Russia has kept economic and political control over the stranded region for the past decade, but that control will collapse once EU customs and visa regimes come into effect in neighboring Poland and Lithuania. No longer will Russia be able to supply cut-off Kaliningrad with cheap energy, raw materials for its industries, or provisions for the rusting Baltic Fleet.

"It is time for radical departures," says Sergei Pasko, leader of the independence-minded Baltic Republican Party. "If Moscow cannot solve our problems – and it cannot – then we must turn to Europe." Mr. Pasko's party is small, but many Kaliningraders say they think its plan to hold a public referendum on breaking with Moscow and associating with the EU might turn out to the region's only option if the Kremlin does not find compromises that allow local residents and business to continue their already extensive contacts with Europe.

Under Pasko's plan, Kaliningrad would remain nominally Russian, but local authority would take strict control over all immigration and movement through the territory. "The basic problem is that Europe will never open its borders with Kaliningrad as long as we are open to the East, and anyone from Russia can just fly in here," Pasko says.

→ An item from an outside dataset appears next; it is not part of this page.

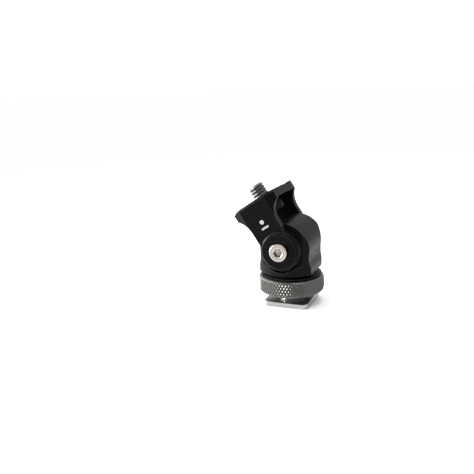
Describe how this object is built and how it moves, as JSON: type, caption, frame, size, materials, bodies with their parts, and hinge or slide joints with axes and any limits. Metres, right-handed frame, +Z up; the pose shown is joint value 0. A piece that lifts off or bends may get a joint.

Border control, however, is a degree of sovereignty the Kremlin is unlikely to concede. Last week the Kremlin appointed a nationalist parliamentarian, Dmitri Rogozin, as extraordinary presidential emissary to Kaliningrad. Locals are mindful that only one other Russian region – the rebel republic of Chechnya – has been assigned a special Kremlin envoy, and some fear the move may be a prelude to a form of martial law.

"This is not Chechnya here, and such fears are greatly exaggerated," says Alexander Milko, director of the Union of Businessmen and Entrepreneurs, the region's largest private sector association. "Still, Moscow may be looking for ways to tighten its grip here," he says. "But unless real solutions are found to address Kaliningrad's dilemma, this is going to become a very depressed, unhappy, and unstable little region in the middle of Europe."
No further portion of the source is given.